Palestinian Authority 'still in dialogue' with Hamas despite wave of arrests
The Palestinian Authority (PA) and Hamas are still engaged in a dialogue as part of the unity deal signed last year, despite reports that the PA arrested dozens of members of the Islamist movement in the West Bank, a senior official in the Palestinian Liberation Organisation (PLO) has told IBTimes UK.
Sixty members of Hamas were arrested throughout the West Bank, according to AFP news agency, which cited a source from the Hamas headquarters in the territory. Israeli security officials told Haaretz that the wave of arrests was ordered directly by PA president Mahmoud Abbas to prevent potential terror attacks that would give the upcoming Israeli election to ruling Likud party of Benjamin Netanyahu.
Hamas denounced the PA for the arrests in a statement issued by Ismail al-Askar, senior official in the Gaza Strip. "The continued security coordination with Israel constitutes national treason by the PA and sticks a knife in the back of the Palestinian people," he said, adding that the arrests was the biggest round-up in years.
Haaretz speculated that the PA carried out the security operation to avert possible terrorist attacks that could shift votes from Labor Party leader Isaac Herzog, co-founder of the centre-left Zionist Union along with Tzipi Livni, to Netanyahu's conservative Likud Party ahead of the Israeli elections next week.
A precedent of this scenario took place in 1988, when the firebombing of a bus in Jericho before the Knesset election, which killed five israelis, shifted votes from Labor to Likud at the last moment, according to reports.

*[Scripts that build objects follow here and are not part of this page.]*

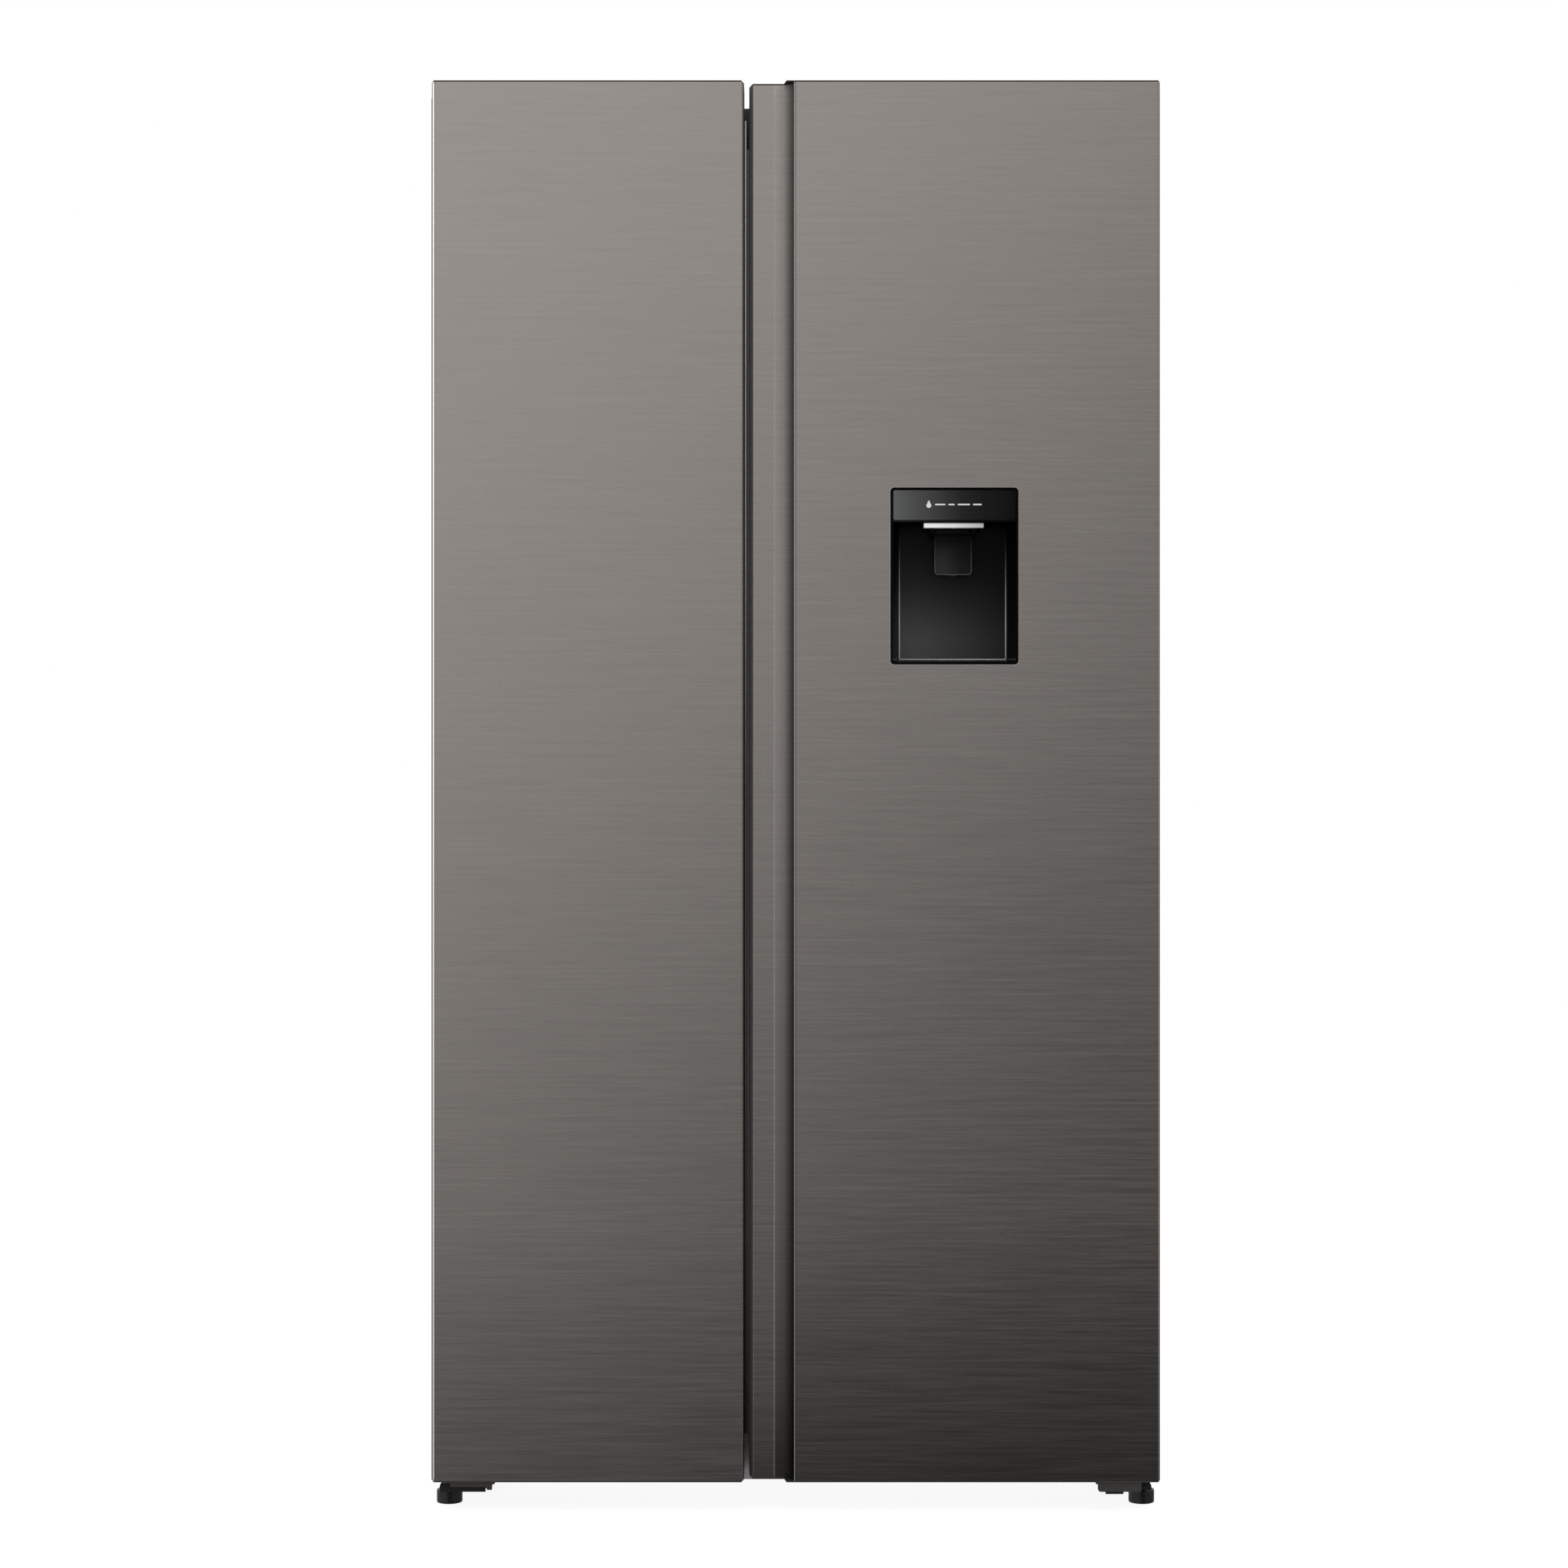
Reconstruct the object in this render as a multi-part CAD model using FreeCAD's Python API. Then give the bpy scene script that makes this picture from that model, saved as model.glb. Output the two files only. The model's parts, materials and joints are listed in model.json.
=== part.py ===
"""Side by side refrigerator, modelled as the assembly it is.

Frame: +X to the right, +Y to the back, +Z up, millimetres. The origin is the
middle of the footprint on the floor. The doors face -Y.
"""
import FreeCAD
import Part
import math
import os

os.makedirs("parts", exist_ok=True)
for old in os.listdir("parts"):
    if old.endswith(".step"):
        os.remove(os.path.join("parts", old))
V = FreeCAD.Vector

# ---------------------------------------------------------------- dimensions
WIDTH = 910.0            # over the side panels
HEIGHT = 1786.0          # floor to door top
HALF = WIDTH / 2
FRONT = -321.5           # front of the dispenser rim, foremost plane
DOOR_FRONT = -320.5      # door faces
DOOR_BACK = -256.5
CAB_FRONT = -246.5       # cabinet frame that the gaskets close on
CAB_BACK = 321.5
DOOR_Z0, DOOR_Z1 = 36.0, 1786.0
CAP_LIP = 1.8            # end cap edge seen above and below the skins
CAB_Z0, CAB_Z1 = 30.0, 1766.0
SHEET = 1.0              # cabinet sheet steel
SKIN = 1.2               # door skin

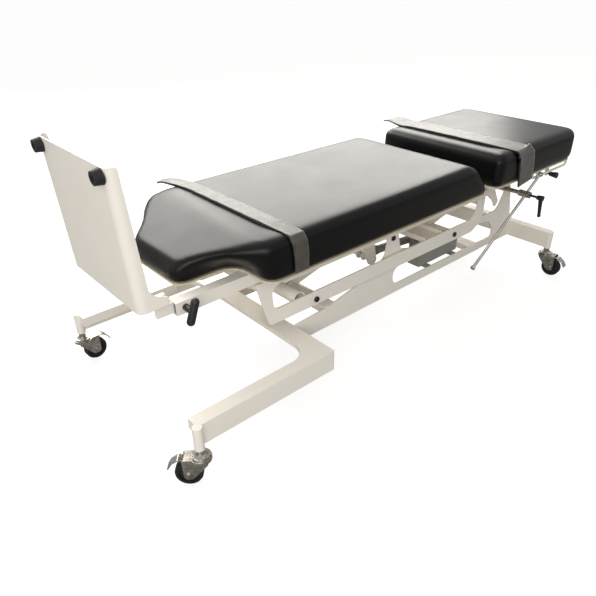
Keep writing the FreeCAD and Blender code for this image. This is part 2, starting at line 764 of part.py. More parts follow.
def stay_parts():
    """The cross shaft under the head section, held by two brackets from the last cross bar."""
    brackets = []
    x0 = cross_bar_xs[3] + 30
    for y in stay_bracket_ys:
        corners = [(x0, rail_bottom + 16, 0), (x0, rail_bottom - 22, 12), (stay_x - 60, stay_z - 2, 40),
                   (stay_x - 14, stay_z - 17, 12), (stay_x + 15, stay_z - 15, 12), (stay_x + 15, stay_z + 13, 12),
                   (x0 + 90, rail_bottom - 2, 40)]
        brackets.append(plate_y(corners, y, stay_bracket_sheet))
    far_end = stay_bracket_ys[1] + stay_bracket_sheet + 4.0
    near_end = stay_y + stay_rod_radius + 3.0
    shaft = rod_y(stay_x, stay_z, near_end, far_end, stay_shaft_radius)
    brackets = [b.cut(rod_y(stay_x, stay_z, -200, 200, stay_shaft_radius + weld_gap)) for b in brackets]
    tie = box(head_tie_x, head_tie_x + head_rest_width, -200, 200, rail_bottom - head_tie_drop,
              rail_bottom - head_tie_drop + head_tie_height)
    brackets = [b.cut(tie) for b in brackets]
    add("stay_shaft", shaft)
    add("stay_brackets", *brackets)


def clamp_handle(x, z, y_face, side):
    """A T-shaped knob: boss, brass collar stub and a capsule bar."""
    boss_out = y_face + side * clamp_boss_length
    boss = rod_y(x, z, y_face + side * clamp_clearance, boss_out, 10.0)
    tip = side * (slider_outer_y + slider_clearance)
    screw = rod_y(x, z, tip, y_face + side * 2.5, clamp_screw_radius)
    half = clamp_bar_length / 2 - clamp_bar_radius
    bar_y = boss_out
    ends = (V(x, bar_y, z - half), V(x, bar_y, z + half))
    balls = [Part.makeSphere(clamp_bar_radius, end) for end in ends]
    bar = fuse(rod(ends[0], ends[1], clamp_bar_radius), *balls)
    bar = turned(bar, V(x, bar_y, z), V(0, 1, 0), clamp_lean)
    return fuse(boss, screw, bar)


def make_handles():
    x = rail_foot_x + clamp_inset
    z = (rail_bottom + rail_top) / 2
    for name, side in sides.items():
        add("clamp_handle_%s" % name, clamp_handle(x, z, side * rail_outer, side))


# Upholstery and its boards

def body_outline(inset):
    """The plan of the long cushion, from the near corner of its tongue round to the far one."""
    foot = foot_end_x + inset
    wide = cushion_half_width - inset
    tongue = tongue_half_width - inset
    near = shoulder_near_x + inset
    far = shoulder_far_x + inset
    head = gap_bottom_x - inset
    return [(foot, -tongue, tongue_corner), (near, -tongue, notch_corner), (near, -wide, cushion_corner),
            (head, -wide, cushion_corner), (head, wide, cushion_corner), (far, wide, cushion_corner),
            (far, tongue, notch_corner), (foot, tongue, tongue_corner)]


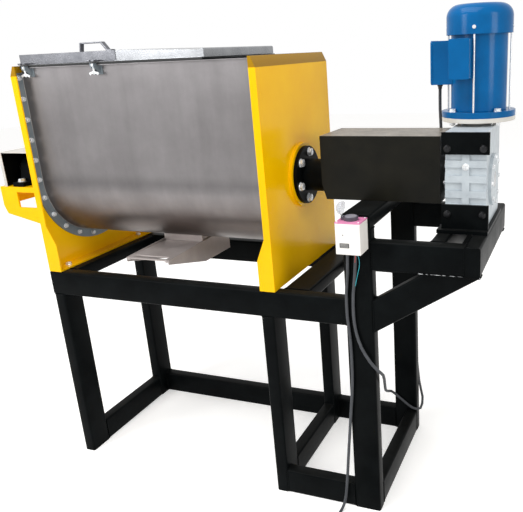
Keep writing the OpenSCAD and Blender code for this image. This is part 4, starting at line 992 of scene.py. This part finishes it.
def tube_grid(line: np.ndarray, radius: float | np.ndarray, sides: int) -> np.ndarray:
    """Sweep a circle along a line, with no twist.

    Each ring stands square to the mean heading of its two neighbours. Its first side direction is
    the one before it, less its part along the new heading.

    Args:
        line: Points of the centre line.
        radius: One radius, or one for each point.
        sides: Points on each ring.

    Returns:
        Grid of rings.
    """
    ahead = np.gradient(line, axis=0)
    ahead /= np.linalg.norm(ahead, axis=1)[:, None]
    side = np.empty_like(line)
    side[0] = np.cross(ahead[0], [1.0, 0.0, 0.2])
    side[0] /= np.linalg.norm(side[0])
    for i in range(1, len(line)):
        side[i] = side[i - 1] - ahead[i] * (side[i - 1] @ ahead[i])
        side[i] /= np.linalg.norm(side[i])
    other = np.cross(ahead, side)
    wide = np.broadcast_to(np.asarray(radius, float), (len(line),))[:, None, None]
    return line[:, None] + wide * ring_of(sides, side[:, None], other[:, None])


def axes_of(axis: str) -> tuple[np.ndarray, np.ndarray, np.ndarray]:
    """Return the direction of an axis and two directions square to it.

    Args:
        axis: One of x, y, z, or -x, -y, -z for the other way along it.

    Returns:
        The three directions.
    """
    number = "xyz".index(axis[-1])
    along = np.eye(3)[number] * (-1.0 if axis[0] == "-" else 1.0)
    one = np.eye(3)[(number + 1) % 3]
    return along, one, np.cross(along, one)


def turned(profile: Sequence[Sequence[float]], foot: Sequence[float], axis: str,
           sides: int) -> np.ndarray:
    """Turn a profile about an axis through a point.

    Row i is a circle of radius profile[i][1] at the distance profile[i][0] along the axis.

    Args:
        profile: Rows of distance and radius.
        foot: Point on the axis where the distance is zero.
        axis: One of x, y, z, or -x, -y, -z for the other way along it.
        sides: Points round the axis.

    Returns:
        Grid of rings.
    """
    along, one, two = axes_of(axis)
    rows = np.asarray(profile, float)[:, :, None]
    return np.asarray(foot, float) + rows[:, :1] * along + rows[:, 1:] * ring_of(sides, one, two)


def rounded_ring(wide: float, deep: float, radius: float, steps: int = 4) -> np.ndarray:
    """Return the outline of a rectangle with round corners, about the origin.

    Args:
        wide: Size along the first direction.
        deep: Size along the second direction.
        radius: Radius of the corners.
        steps: Facets in each corner.

    Returns:
        Points of the outline, two numbers each.
    """
    angle = np.linspace(0, math.pi / 2, steps + 1)
    corner = radius * np.stack([np.cos(angle), np.sin(angle)], 1)
    out = []
    for quarter, (sx, sy) in enumerate(((1, 1), (-1, 1), (-1, -1), (1, -1))):
        spin = np.array([[math.cos(quarter * math.pi / 2), math.sin(quarter * math.pi / 2)],
                         [-math.sin(quarter * math.pi / 2), math.cos(quarter * math.pi / 2)]])
        out.append(corner @ spin + [sx * (wide / 2 - radius), sy * (deep / 2 - radius)])
    return np.vstack(out)


def level_ring(outline: np.ndarray, axis: int, at: float) -> np.ndarray:
    """Lay a flat outline square to an axis.

    Args:
        outline: Points of two numbers, along the two axes that follow the given one in turn.
        axis: 0, 1 or 2 for X, Y or Z.
        at: Place along that axis.

    Returns:
        Points of three numbers.
    """
    ring = np.empty((len(outline), 3))
    ring[:, axis] = at
    ring[:, (axis + 1) % 3] = outline[:, 0]
    ring[:, (axis + 2) % 3] = outline[:, 1]
    return ring


def block_grid(low: Sequence[float], high: Sequence[float], axis: int, radius: float,
               ends: float = 0.0, steps: int = 4) -> np.ndarray:
    """Make a rounded bar that fills a box.

    Its section is a rectangle with round corners, and each end is drawn in by a small chamfer.

    Args:
        low: Lowest corner of the box.
        high: Highest corner.
        axis: 0, 1 or 2 for the bar's direction.
        radius: Radius of the section's corners.
        ends: Width of the chamfer at the ends, or 0.
        steps: Facets in each corner.

    Returns:
        Grid of rings.
    """
    low, high = np.asarray(low, float), np.asarray(high, float)
    one, two = (axis + 1) % 3, (axis + 2) % 3
    size = high - low
    middle = (high + low) / 2
    rows = [(low[axis], ends), (low[axis] + ends, 0.0), (high[axis] - ends, 0.0), (high[axis], ends)]
    if not ends:
        rows = rows[1:3]
    rings = []
    for at, inset in rows:
        wide, deep = size[one] - 2 * inset, size[two] - 2 * inset
        outline = rounded_ring(wide, deep, radius - 0.8 * inset, steps)
        rings.append(level_ring(outline + [middle[one], middle[two]], axis, at))
    return np.array(rings)


def bead_grid(loop: np.ndarray, normal: Sequence[float], radius: float, step: float = 1.7 * MM,
              drop: float = 5 * MM, sides: int = 6) -> np.ndarray:
    """Run a rippled weld bead round a flat closed loop.

    The bead's radius swells and sinks with every drop of metal, and slowly drifts by a tenth.

    Args:
        loop: Corners and curve points of the loop, in order.
        normal: Direction square to the loop's plane.
        radius: Mean radius of the bead.
        step: Distance between two rings.
        drop: Length that one drop of metal covers.
        sides: Points on each ring.

    Returns:
        Grid of rings that closes on itself.
    """
    closed = np.vstack([loop, loop[:1]])
    length = length_of(closed)
    at = np.linspace(0, length, max(12, int(length / step)), endpoint=False)
    line = spaced(closed, at)
    ahead = np.roll(line, -1, 0) - np.roll(line, 1, 0)
    ahead /= np.linalg.norm(ahead, axis=1)[:, None]
    one = np.broadcast_to(np.asarray(normal, float), line.shape)
    two = np.cross(ahead, one)
    phase = at / length * FULL_TURN
    ripple = 0.13 * np.sin(phase * max(1, round(length / drop)))
    drift = 0.1 * np.sin(phase * 3 + 1.3)
    wide = radius * (1 + ripple + drift)
    return line[:, None] + wide[:, None, None] * ring_of(sides, one[:, None], two[:, None])


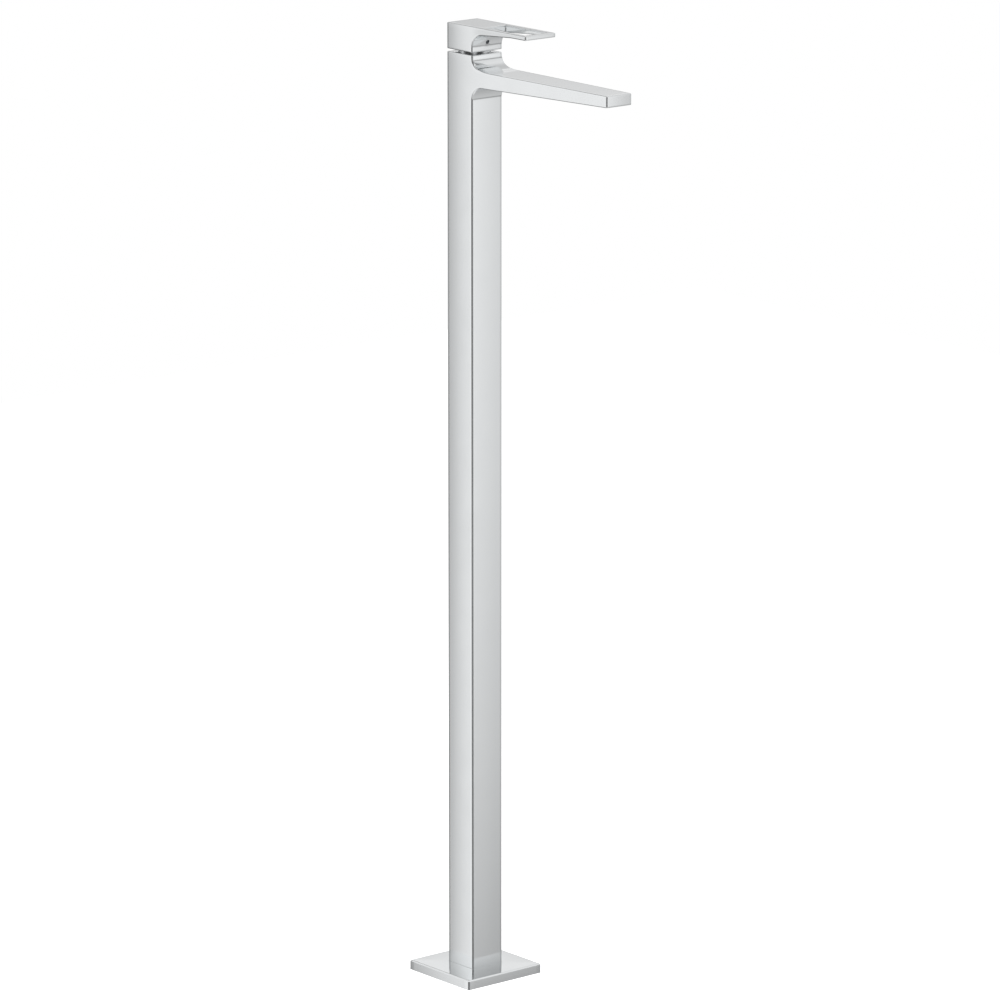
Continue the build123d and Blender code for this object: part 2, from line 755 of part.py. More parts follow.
insert_radius = aerator_bore - aerator_wall - thread_play
with BuildPart() as aerator_insert:
    with BuildSketch(Plane.XY.offset(aerator_bottom + aerator_inset)):
        with Locations((0, aerator_y)):
            Circle(insert_radius)
            Circle(aerator_hole, mode=Mode.SUBTRACT)
            with PolarLocations(insert_radius / 3, 6):
                Circle(aerator_hole, mode=Mode.SUBTRACT)
            with PolarLocations(2 * insert_radius / 3, 12):
                Circle(aerator_hole, mode=Mode.SUBTRACT)
    extrude(amount=aerator_height - aerator_inset)
finish(aerator_insert, "aerator_insert")

with BuildPart() as aerator_seal:
    with BuildSketch(Plane.XY.offset(aerator_bottom + aerator_height)):
        with Locations((0, aerator_y)):
            Circle(aerator_bore - thread_play)
            Circle(aerator_bore - aerator_seal_width, mode=Mode.SUBTRACT)
    extrude(amount=aerator_seal_height)
finish(aerator_seal, "aerator_seal")
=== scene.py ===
from math import atan, cos, pi, radians, sin, tan

import bmesh
import bpy
import numpy as np
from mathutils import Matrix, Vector


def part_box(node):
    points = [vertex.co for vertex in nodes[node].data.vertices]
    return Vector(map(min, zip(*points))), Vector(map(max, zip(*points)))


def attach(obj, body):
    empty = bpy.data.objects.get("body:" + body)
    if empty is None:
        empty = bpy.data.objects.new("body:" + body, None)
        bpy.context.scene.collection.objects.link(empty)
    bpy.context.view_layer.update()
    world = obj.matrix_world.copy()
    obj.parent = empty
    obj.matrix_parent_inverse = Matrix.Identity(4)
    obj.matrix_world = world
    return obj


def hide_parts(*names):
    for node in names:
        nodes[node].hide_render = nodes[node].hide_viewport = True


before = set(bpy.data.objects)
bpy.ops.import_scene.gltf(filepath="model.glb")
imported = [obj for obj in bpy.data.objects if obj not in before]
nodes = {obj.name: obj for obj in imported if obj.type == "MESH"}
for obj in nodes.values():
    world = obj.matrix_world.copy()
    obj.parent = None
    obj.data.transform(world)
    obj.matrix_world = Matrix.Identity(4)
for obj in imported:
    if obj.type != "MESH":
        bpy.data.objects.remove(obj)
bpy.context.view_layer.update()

mm = 0.001

# Floor flange.
# The real piece is a cut steel plate with a welded square socket, hot-dip galvanised.
# Four screws hold it on the floor, out of sight under the base cover.


def linear(hex_colour):
    """An sRGB hex colour as the linear colour that a shader takes, by the sRGB curve."""
    channel = np.array([int(hex_colour[i:i + 2], 16) for i in (1, 3, 5)]) / 255
    curved = np.where(channel <= 0.04045, channel / 12.92, ((channel + 0.055) / 1.055) ** 2.4)
    return (*curved.tolist(), 1.0)


def add(tree, kind, sockets=None, stops=(), **settings):
    """Adds a node with its settings. A socket takes a value, or a link given as (node, output), and a colour ramp
    takes stops of (place from 0 to 1, grey)."""
    node = tree.nodes.new(kind)
    for _ in stops[2:]:
        node.color_ramp.elements.new(0.5)
    for element, (place, grey) in zip(node.color_ramp.elements if stops else (), stops):
        element.position, element.color = place, (grey, grey, grey, 1)
    for name, value in settings.items():
        setattr(node, name, value)
    for socket, value in (sockets or {}).items():
        if isinstance(value, tuple) and isinstance(value[0], bpy.types.Node):
            tree.links.new(value[0].outputs[value[1]], node.inputs[socket])
        else:
            node.inputs[socket].default_value = value
    return node


def new_material(name, **values):
    """A material with one Principled shader. Its uniform values are set on the shader's own sockets."""
    material = bpy.data.materials.new(name)
    material.use_nodes = True
    shader = material.node_tree.nodes["Principled BSDF"]
    for socket, value in values.items():
        shader.inputs[socket.replace("_", " ")].default_value = value
    return material, material.node_tree, shader


def dress(material, *names):
    """Puts a material on CAD nodes that keep their own shape."""
    for name in names:
        for slot in nodes[name].material_slots:
            slot.material = material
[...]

But a senior official in the PLO, who spoke in condition of anonymity, said the Palestinian authority does not have a favourite candidate in the elections. "Do you think things would change for the Palestinians if we had Herzog as prime minister?" he said, dismissing the rumours around the arrests as "Netanyahu electoral propaganda".
The official said the Fatah party, which dominates the PA, is still in talks with Hamas, which rules in the Gaza Strip and that the unity deal signed last April still holds ground.
"There's dialogue with Hamas," he said. "We used to believe that Hamas was one movement. Now we have realised that there's more than one Hamas. One faction truly believes in national unity. The other faction is linked to the Muslim Brotherhood."
Under the unity deal, Hamas was supposed to relinquish control of the Gaza Strip and pave the way for Palestinian general elections by the end of last year. But the Gaza war between Hamas and Israel and other disputes delayed the operation.
Mutual recrimination and multiple attacks on Fatah leaders in Gaza also caused tensions between the two parties. The homes of the leadership in Gaza of Fatah was targeted by coordinated bomb blasts last November.
According to Hamas, the latest arrests were a response to the detention of a senior PA official by Hamas security forces in the Gaza Strip.